Acredito que também já temos tido algumas experiências positivas, o Cine Teatro, como você falou, ele já tem retomado isso com todo cuidado - e somos muito criteriosos em relação a isso... seguimos o decreto à risca, o decreto fala em 30% da capacidade e a gente não passa disso. Então, dá um pouco de esperança, né, no sentido de que a pandemia está passando, a vacina está chegando e nós, aos poucos, estamos retomando este projeto, porque, primeiro, para a sociedade ter outras experiências, aprendemos a consumir produtos virtualmente, mas sabemos que a potência da presença, da experiência cultural, da vibração dos corpos, ela não consegue ser substituída pela experiência virtual.
 
Aos poucos, vamos conseguir retomar, sim, e é importante retomar, mas sem esquecer que ainda estamos em pandemia, estamos vivendo um momento crítico da saúde, então, todo cuidado sempre vai ser muito pouco, mas acredito que, tomando esses cuidados, aos poucos a gente vai voltando... acredito que as pessoas com mais idade devem ainda permanecer nas suas casas, tentar evitar esses espaços de aglomeração, mas aquele que tem um pouquinho mais de cuidado, já se vacinou e - sem perder de vista a necessidade de usar máscara e de continuar com todos os cuidados - ter acesso a essas experiências.
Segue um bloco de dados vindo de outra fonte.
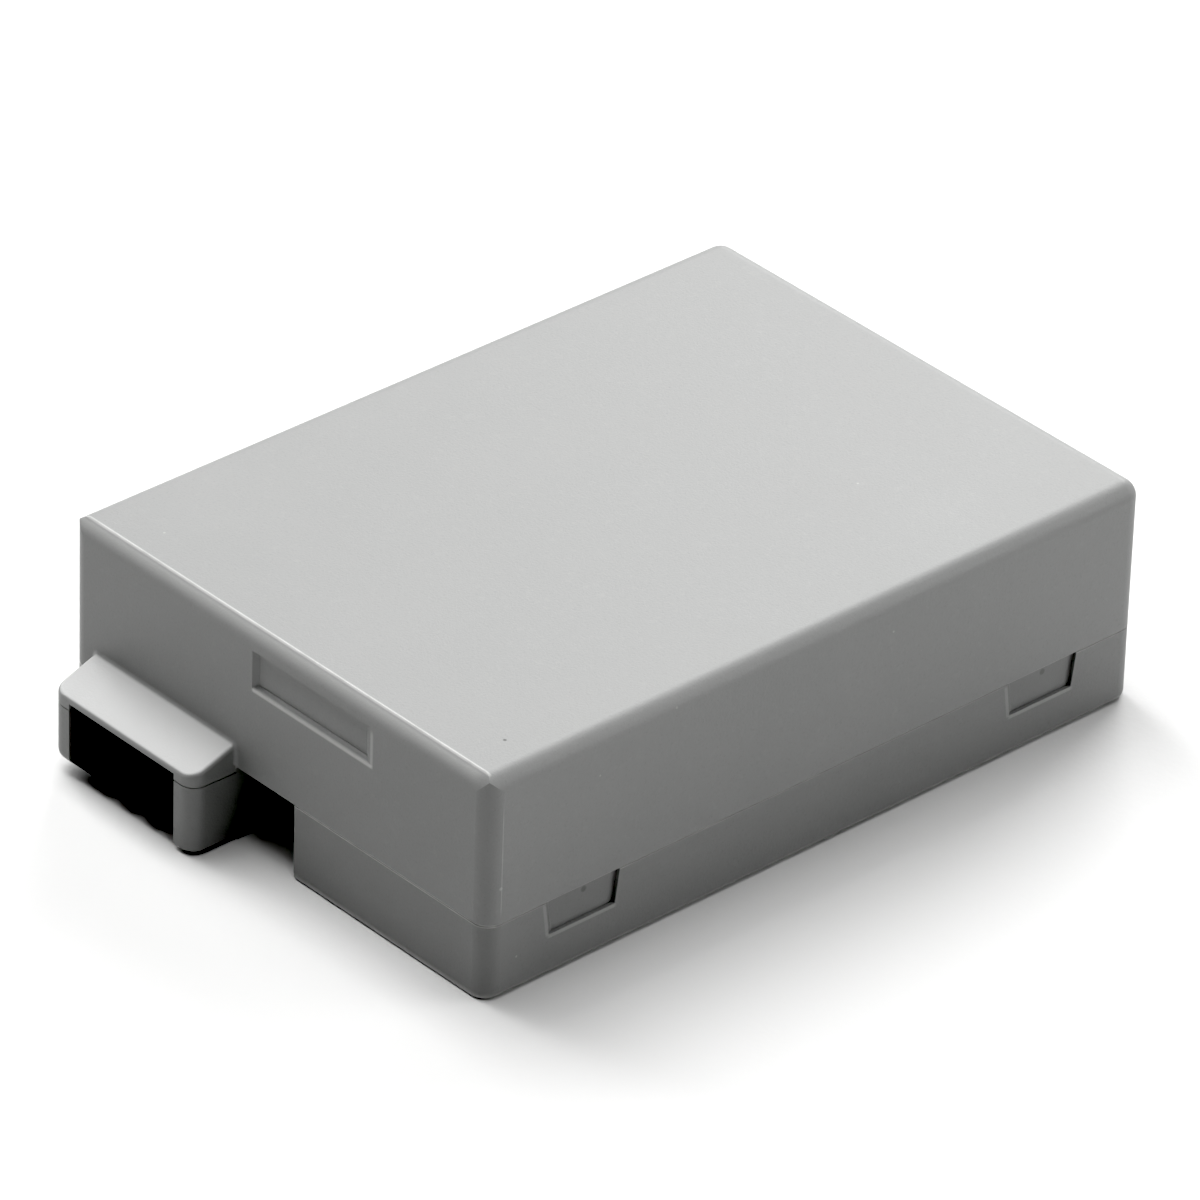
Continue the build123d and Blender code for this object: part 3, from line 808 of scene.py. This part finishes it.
def bar(name, rings, finish):
    # a closed bar through matching rings of points, in millimetres
    count = len(rings[0])
    last = (len(rings) - 1) * count
    points = [scaled(point, mm) for ring in rings for point in ring]
    faces = [tuple(range(count)), tuple(range(last, last + count))]
    for start in range(0, last, count):
        for i in range(count):
            j = (i + 1) % count
            faces.append((start + i, start + j, start + j + count, start + i + count))
    mesh = bpy.data.meshes.new(name)
    mesh.from_pydata(points, [], faces)
    shape = bmesh.new()
    shape.from_mesh(mesh)
    bmesh.ops.recalc_face_normals(shape, faces=shape.faces)
    shape.to_mesh(mesh)
    shape.free()
    mesh.materials.append(finish)
    piece = bpy.data.objects.new(name, mesh)
    bpy.context.scene.collection.objects.link(piece)
    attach(piece, "root")


footBar = {
    "startX": 1.75,
    "startRadius": 0.22,
    "endRadius": 0.5,
    "setback": 0.015,
    "lift": 0.005,
    "inside": 0.6,
    "steps": 6,
}


def footEdge():
    # the end face stands on a tighter edge than the sides, which grows to theirs round the corner
    kit = footBar
    quarter = math.pi / 2
    turn = case["cornerRadius"]
    centreX = case["halfWidth"] - turn
    centreY = case["frontY"] + turn
    shares = [i / kit["steps"] for i in range(kit["steps"] + 1)]
    stations = [(kit["startX"], 0.0)] + [(centreX, share) for share in shares]
    rings = []
    for x, share in stations:
        radius = kit["startRadius"] + (kit["endRadius"] - kit["startRadius"]) * share
        # a section's points lie so far inside the wall's face, and so far above the table
        section = [(kit["inside"], kit["lift"])]
        section += [(inset, kit["inside"]) for inset in (kit["inside"], kit["setback"])]
        for along in shares:
            inset = kit["setback"] + radius * (1 - math.cos(quarter * along))
            section.append((inset, kit["lift"] + radius * (1 - math.sin(quarter * along))))
        outX = math.cos(quarter * (share - 1))
        outY = math.sin(quarter * (share - 1))
        reach = [(turn - inset, z) for inset, z in section]
        rings.append([(x + outX * out, centreY + outY * out, z) for out, z in reach])
    bar("footEdge", rings, finishes["lower_shell"])


# a dark block that stands in for shade at the foot of the insert's first slot
firstSlotShade = {
    "left": -14.1,
    "right": -12.45,
    "front": -26.42,
    "back": -25.7,
    "bottom": 0.95,
    "top": 1.2,
    "edge": 0.1,
}


def firstSlotShadeBlock():
    # painted shade: a dark block across the foot of the insert's first slot, where only shade should show
    kit = firstSlotShade
    section = [
        (kit["back"], kit["bottom"]),
        (kit["back"], kit["top"]),
        (kit["front"], kit["top"]),
        (kit["front"], kit["bottom"] + kit["edge"]),
        (kit["front"] + kit["edge"], kit["bottom"]),
    ]
    rings = [[(x, y, z) for y, z in section] for x in (kit["left"], kit["right"])]
    bar("firstSlotShadeBlock", rings, finishes["terminal_housing"])


pocketBack = {"wallX": 17.55, "ramp": 0.7, "fullDepth": 0.45}


def pocketBacks():
    # a flat back plate in every pocket, its front end running out on the ramp
    kit = pocketBack
    bottomHalf = pocket["mouthHalf"] - (case["seamHeight"] - pocket["bottom"]) * pocket["slant"]
    number = 0
    for side in (-1, 1):
        for centreY in pocket["centresY"]:
            rings = []
            for x in (kit["wallX"], pocket["faceX"]):
                ramp = kit["ramp"] * (case["halfWidth"] - x) / kit["fullDepth"]
                rings.append([
                    (side * x, centreY - pocket["mouthHalf"] + ramp, case["seamHeight"]),
                    (side * x, centreY - bottomHalf + ramp, pocket["bottom"]),
                    (side * x, centreY + bottomHalf, pocket["bottom"]),
                    (side * x, centreY + pocket["mouthHalf"], case["seamHeight"]),
                ])
            number += 1
            bar("pocketBack" + str(number), rings, finishes["lower_shell"])


panelRim = {"setback": 0.015, "sillRise": 0.22, "leftJamb": 0.3, "rightJamb": 0.5, "steps": 4}


def panelEdges():
    # run-outs along the lower edge and both upright edges of the end panel
    kit = panelRim
    front = case["frontY"] + kit["setback"]
    back = case["frontY"] + panel["depth"]
    turns = [i / kit["steps"] for i in range(kit["steps"] + 1)]
    curve = [(front + (back - front) * t, math.sin(t * math.pi / 2)) for t in reversed(turns)]
    sill = [(back, panel["bottom"])]
    sill += [(y, panel["bottom"] + kit["sillRise"] * rise) for y, rise in curve]
    sillRings = [[(x, y, z) for y, z in sill] for x in (panel["left"], panel["right"])]
    bar("panelSill", sillRings, finishes["upper_shell"])
    rightJamb = [(panel["right"], back)]
    rightJamb += [(panel["right"] - kit["rightJamb"] * rise, y) for y, rise in curve]
    leftJamb = [(panel["left"], back), (panel["left"] + kit["leftJamb"], back), (panel["left"], front)]
    for name, outline in (("panelJamb", rightJamb), ("panelJambLeft", leftJamb)):
        jambRings = [[(x, y, z) for x, y in outline] for z in (panel["bottom"], panel["top"])]
        bar(name, jambRings, finishes["upper_shell"])


footEdge()
firstSlotShadeBlock()
pocketBacks()
panelEdges()
# the insert's lip in this stage line is the dark block of painted shade in the first slot
print("stage: foot, insert's lip, pocket backs and panel edges")


table = {
    "size": 3.0,
    "colour": (0.705, 0.705, 0.702),
    "shade": 0.985,
    "driftSize": 60.0,
    "driftRange": (0.3, 0.7),
    "toothSize": 0.5,
    "toothDepth": 0.01,
    "roughness": 0.65,
    "uneven": 0.1,
}


def paperTable():
    # a plain sheet of matt white card
    kit = table
    f = Finish("mattCard")
    drift = f.noise(kit["driftSize"])
    tooth = f.noise(kit["toothSize"], detail=3.0)
    darker = scaled(kit["colour"], kit["shade"])
    colour = f.blend(f.ramp(drift, *kit["driftRange"]), darker, kit["colour"])
    roughness = kit["roughness"] + (tooth - 0.5) * kit["uneven"]
    surface = f.close(colour, roughness, f.relief(tooth, kit["toothDepth"]))
    half = kit["size"] / 2
    corners = [(-half, -half, 0), (half, -half, 0), (half, half, 0), (-half, half, 0)]
    sheet = bpy.data.meshes.new("tableCard")
    sheet.from_pydata(corners, [], [(0, 1, 2, 3)])
    sheet.materials.append(surface)
    card = bpy.data.objects.new("tableCard", sheet)
    bpy.context.scene.collection.objects.link(card)


# soft boxes around the part, in metres and watts, each turned to the middle of the table
studio = {
    "softBoxes": {
        "overhead": {"place": (0.0, 0.0, 0.85), "size": (0.45, 0.45), "power": 3.8},
        "overheadLeft": {"place": (-0.40, 0.0, 0.75), "size": (0.45, 0.45), "power": 3.9},
        "overheadFront": {"place": (-0.08, -0.22, 0.80), "size": (0.9, 0.45), "power": 1.1},
        "behindRight": {"place": (0.36, 0.62, 0.45), "size": (0.45, 0.45), "power": 0.5},
        "behindLeft": {"place": (-0.36, 0.62, 0.45), "size": (0.45, 0.45), "power": 4.5},
        "left": {"place": (-0.72, 0.0, 0.45), "size": (0.45, 0.45), "power": 3.8},
        "lowRight": {"place": (0.56, 0.62, 0.24), "size": (0.5, 0.3), "power": 2.35},
    },
    "room": (0.0, 0.0, 0.0),
    "blackLevel": 0.05,
}


def softBox(name, kit):
    light = bpy.data.lights.new(name, "AREA")
    light.shape = "RECTANGLE"
    light.size, light.size_y = kit["size"]
    light.energy = kit["power"]
    lamp = bpy.data.objects.new(name, light)
    lamp.location = kit["place"]
    lamp.rotation_euler = (-lamp.location).to_track_quat("-Z", "Y").to_euler()
    bpy.context.scene.collection.objects.link(lamp)


def gradeFilm():
    # product-photo contrast: plain display curve with the deep shadows taken to black
    grade = bpy.context.scene.view_settings
    grade.view_transform = "Standard"
    grade.use_curve_mapping = True
    grade.curve_mapping.black_level = (studio["blackLevel"],) * 3
    grade.curve_mapping.update()


# the lens in millimetres over a 36 mm frame, the roll in degrees
view = {
    "place": (0.35907, -0.3313, 0.31609),
    "aim": (-0.00290, 0.00370, 0.00552),
    "roll": 1.923,
    "lens": 302.52,
    "frame": 36.0,
    "nearest": 0.01,
}


def placeCamera():
    film = bpy.data.cameras.new("photoView")
    film.sensor_width = view["frame"]
    film.lens = view["lens"]
    film.clip_start = view["nearest"]
    camera = bpy.data.objects.new("photoView", film)
    place = Vector(view["place"])
    facing = (Vector(view["aim"]) - place).to_track_quat("-Z", "Y").to_matrix()
    roll = Matrix.Rotation(math.radians(view["roll"]), 3, "Z")
    camera.matrix_world = Matrix.Translation(place) @ (facing @ roll).to_4x4()
    bpy.context.scene.collection.objects.link(camera)
    bpy.context.scene.camera = camera


paperTable()
for lampName, lampKit in studio["softBoxes"].items():
    softBox(lampName, lampKit)
world = bpy.data.worlds.new("studioRoom")
world.color = studio["room"]
bpy.context.scene.world = world
gradeFilm()
placeCamera()
print("stage: table, light and camera")
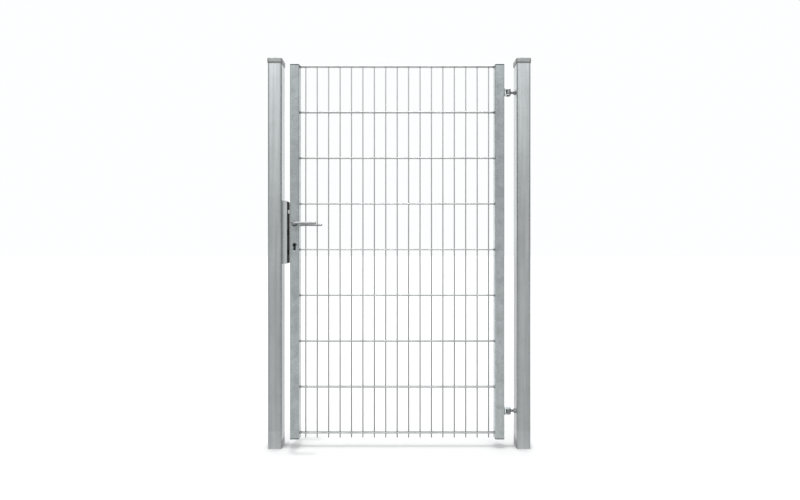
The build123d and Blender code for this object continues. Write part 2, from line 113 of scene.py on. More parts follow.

É importante, inclusive, para a nossa autoestima, tão impactada também.
 
Leiagora - Você é pesquisador das Culturas Contemporâneas, é ator e produtor cultural. Dentre tantas opções de linguagens que surgiram desde março do ano passado, para driblar a pandemia e atender ao isolamento social, o que você acredita que fica e qual é o futuro?
 
Jan Moura - Eu acho que vamos viver um mundo misto, acho que todos os eventos terão a experiência da presença e a experiência da não presença, ou seja, todos vão ter transmissão ao vivo. É um caminho sem volta, a gente oferece a experiência da presença ou não, porque entendemos que a experiência virtual é democrática, que dá mais acesso, apesar da internet, acesso ao Youtube... eu acho que isso é importante, quando pensamos na perspectiva do acesso. Já nasceram outras tecnologias artísticas, como o teatro digital, o cinema ao vivo, que as pessoas fazem em casa, e isso é muito interessante. Eu falo isso como pesquisador: precisávamos de alguma marca que encerrasse o que vivemos, que era a pós-modernidade, essa coisa da contemporaneidade, o hibridismo das obra de arte, essa perspectiva de desfronteirização das artes... num espetáculo de teatro, você não tem só o teatro, você tem música, você tem audiovisual, tem transmissão, então tem a experiência do momento e eu acho que isso é outra coisa que a gente está vivendo e, se a gente precisava de alguma marca - e essa marca talvez não seja legal de ter tido, mas a pandemia nos obrigou a criar outras possibilidades.
 
E agora temos uma nova fase das artes, que talvez a gente ainda não compreenda muito bem, mas que acentua ainda mais essa hibridação dos elementos artísticos. O teatro não é só um teatro da presença, nem a presença é apenas aquela do corpo a corpo, a gente talvez tenha outras experiências da presença. Eu tenho assistido bastante espetáculo on-line, então, alguns me impactam bastante, como em uma experiência presencial, outros nem tanto, mas talvez seja outro ritmo de experiência, uma experiência dada para o corpo, hoje, uma outra vida, uma outra forma de experienciar e ter afeto por uma obra de arte. Talvez a gente precise estudar mais sobre isso: a arte pós-pandemia está nascendo agora e eu acho que essa é uma arte em que a perspectiva de separação entre as linguagens artísticas já caiu por terra. Um teatro filmado, transmitido, é teatro? É cinema? Não importa mais o que ele é. Importa mais o que ele causa ou o que ele pode causar. Talvez a gente mude um pouco essa lógica dos segmentos e passe a pensar como experiências, sem muito a divisão do que é do que não é. Talvez seja essa a arte pós-pandêmica.